Percakapan ini tak berakhir hingga pukul 4 pagi, kala mereka dengan passion-nya mengungkapkan kesamaan pandangannya tentang Pushkin dan Chekhov. Isaiah memuji kecerdasan Turgenev sementara Anna lebih menyukai niatan licik dari Dostoyevsky. Percakapan mereka semakin dalam tentang art dan literatur-literatur dunia, tentang kesepian mereka… They shared many things, ideas souls… Pengetahuan pun pandangan Anna dan Isaiah tak sekedar beririsan namun hampir sepadan dan sebangun. Tiba-tiba saja, masing-masing merasa saling memahami kerinduannya. Isaiah akhirnya meninggalkan apartemen itu dan kembali ke hotelnya. Siang itu pukul 11 pagi, Isaiah bergumam dalam hatinya, berkali-kali, “I am in love… I am in love … I am in love…”.
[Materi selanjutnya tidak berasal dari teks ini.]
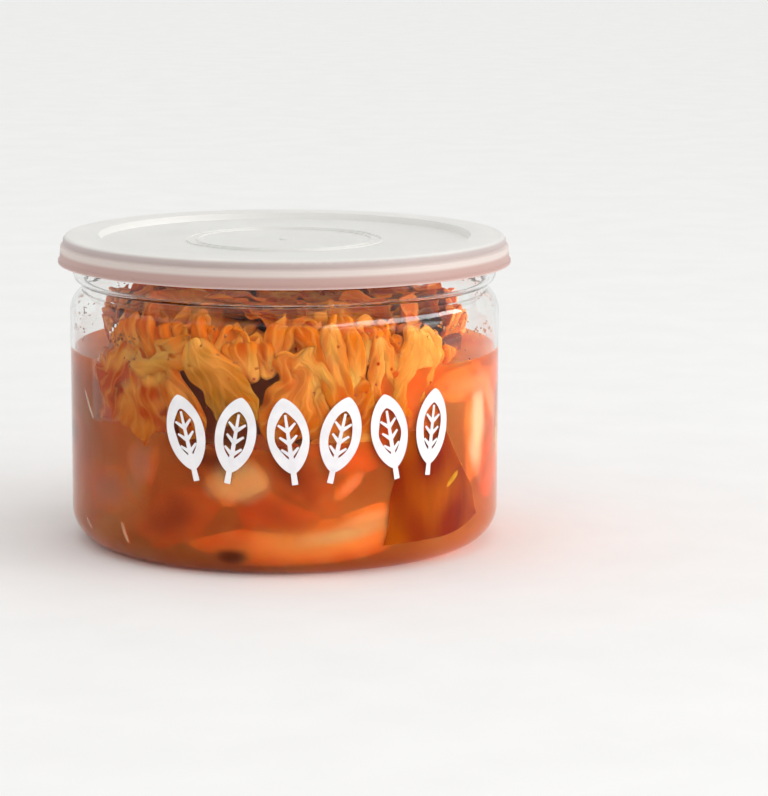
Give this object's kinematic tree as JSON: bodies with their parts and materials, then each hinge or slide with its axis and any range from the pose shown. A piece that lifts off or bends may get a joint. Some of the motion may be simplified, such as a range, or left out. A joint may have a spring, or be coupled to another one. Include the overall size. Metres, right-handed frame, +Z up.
{
  "type": "kimchi jar",
  "caption": "Squat round clear plastic jar with a translucent snap lid, filled with red-orange brine and a heap of cut pickled cabbage.",
  "frame": {"origin": "centre of the base, on the surface that the jar stands on", "axes": "+Z up along the jar's axis, +X to the jar's right and +Y to its back as seen from the printed front"},
  "size_m": [0.1074, 0.1074, 0.0727],
  "materials": {
    "clear_pet": "clear blow-moulded PET, glossy",
    "chilli_brine": "cloudy red-orange chilli brine",
    "kimchi_cabbage": "wet fermented cabbage with chilli flakes",
    "milky_polyethylene": "milky translucent moulded LDPE, satin",
    "white_ink": "flat white screen-printed ink"
  },
  "bodies": {
    "root": {"jar": "clear_pet", "brine": "chilli_brine", "kimchi": "kimchi_cabbage", "lid": "milky_polyethylene"}
  },
  "joints": []
}
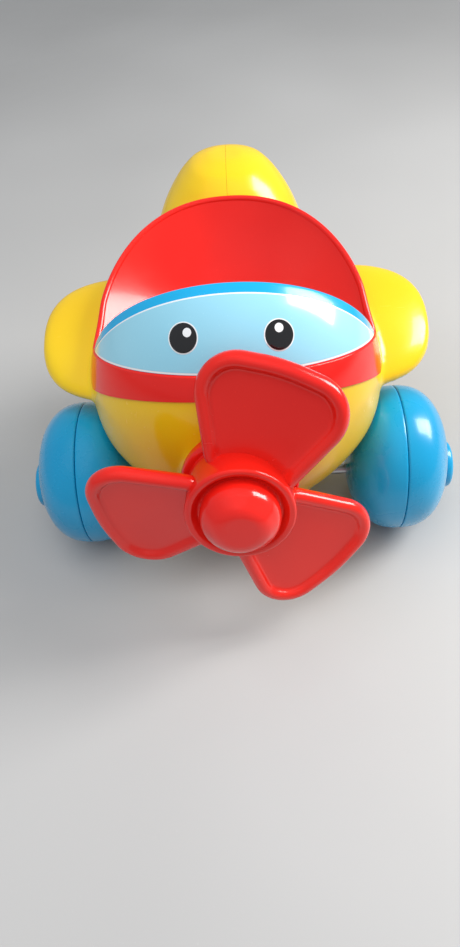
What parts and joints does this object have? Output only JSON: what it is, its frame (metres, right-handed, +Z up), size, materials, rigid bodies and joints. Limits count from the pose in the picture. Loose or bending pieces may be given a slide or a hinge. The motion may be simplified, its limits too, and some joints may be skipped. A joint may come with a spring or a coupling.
{
  "type": "toy airplane",
  "caption": "Chunky push-along toy airplane with an open seat tub, a face on its visor, a geared propeller in front, ball-shaped wheels and rounded paddle wings.",
  "frame": {"origin": "middle of the footprint on the floor", "axes": "+X to the right-hand wing, -Y towards the propeller, +Z up"},
  "size_m": [0.2, 0.1964, 0.1406],
  "materials": {
    "yellow_plastic": "glossy moulded yellow",
    "red_plastic": "glossy moulded red",
    "blue_plastic": "glossy moulded blue",
    "face_print": "printed gloss label",
    "gear_plastic": "natural white acetal",
    "steel": "drawn steel"
  },
  "bodies": {
    "airframe": {"body_left_half": "yellow_plastic", "body_right_half": "yellow_plastic", "body_screws": "steel", "cockpit_tub": "red_plastic", "visor": "blue_plastic", "face_label": "face_print", "gear_plate_left": "gear_plastic", "gear_plate_right": "gear_plastic", "gear_plate_screws": "steel", "nose_collar": "red_plastic"},
    "front_axle_set": {"front_axle": "steel", "axle_gear": "gear_plastic", "right_wheel_inner": "blue_plastic", "right_wheel_outer": "blue_plastic", "right_hub_cap": "blue_plastic", "left_wheel_inner": "blue_plastic", "left_wheel_outer": "blue_plastic", "left_hub_cap": "blue_plastic"},
    "idler_set": {"idler_gear": "gear_plastic", "idler_pin": "steel"},
    "cross_shaft_set": {"cross_shaft": "steel", "cross_gear": "gear_plastic", "crown_gear": "gear_plastic"},
    "propeller_set": {"propeller": "red_plastic", "spinner": "red_plastic", "propeller_shaft": "steel", "drive_pinion": "gear_plastic"},
    "rear_wheel_set": {"rear_wheel_left_half": "blue_plastic", "rear_wheel_right_half": "blue_plastic", "rear_axle": "steel"}
  },
  "joints": [
    {"name": "front_axle_spin", "type": "hinge", "parent": "airframe", "child": "front_axle_set", "pos_m": [0, -0.02227, 0.027], "axis": [1, 0, 0], "continuous": true},
    {"name": "idler_spin", "type": "hinge", "parent": "airframe", "child": "idler_set", "pos_m": [0, -0.02092, 0.04269], "axis": [1, 0, 0], "continuous": true},
    {"name": "cross_shaft_spin", "type": "hinge", "parent": "airframe", "child": "cross_shaft_set", "pos_m": [0, -0.01927, 0.06183], "axis": [1, 0, 0], "continuous": true},
    {"name": "propeller_spin", "type": "hinge", "parent": "airframe", "child": "propeller_set", "pos_m": [0, -0.07827, 0.076], "axis": [0, -0.9724, 0.2334], "continuous": true},
    {"name": "rear_wheel_spin", "type": "hinge", "parent": "airframe", "child": "rear_wheel_set", "pos_m": [0, 0.05773, 0.015], "axis": [1, 0, 0], "continuous": true}
  ],
  "couplings": [
    {"joint": "idler_spin", "follows": "front_axle_spin", "ratio": -1.25},
    {"joint": "cross_shaft_spin", "follows": "front_axle_spin", "ratio": 0.71429},
    {"joint": "propeller_spin", "follows": "front_axle_spin", "ratio": 1.4286}
  ]
}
Dari puisi karya Anna tentang percakapan di malam itu, kita seolah mendapat impresi bahwa mereka berakhir di tempat tidur. Tapi menurutku itu tidak penting. Yang cukup menarik di sini adalah seberapa banyak di antara kita yang “move” hanya dengan percakapan-percakapan berkelas sebagaimana terjadi pada Anna dan Isaiah? Di jaman modern seperti saat ini, di kala segala informasi dengan sangat mudah kita dapatkan, banyak hal yang dapat kita pilih sebagai topik bahasan. Lalu seberapa banyak di antara kita yang hingga kini masih memperbincangkan art dan literatur-literatur dunia dengan passion yang sama seperti mereka berdua, dan lalu membawa mereka pada cinta yang menurutku sangat indah? Pernahkan kita merasakan cinta seperti yang mereka alami di suatu malam, di tahun 1945, di Leningrad? Pernahkah? Aku? …. setidaknya aku pernah bermimpi.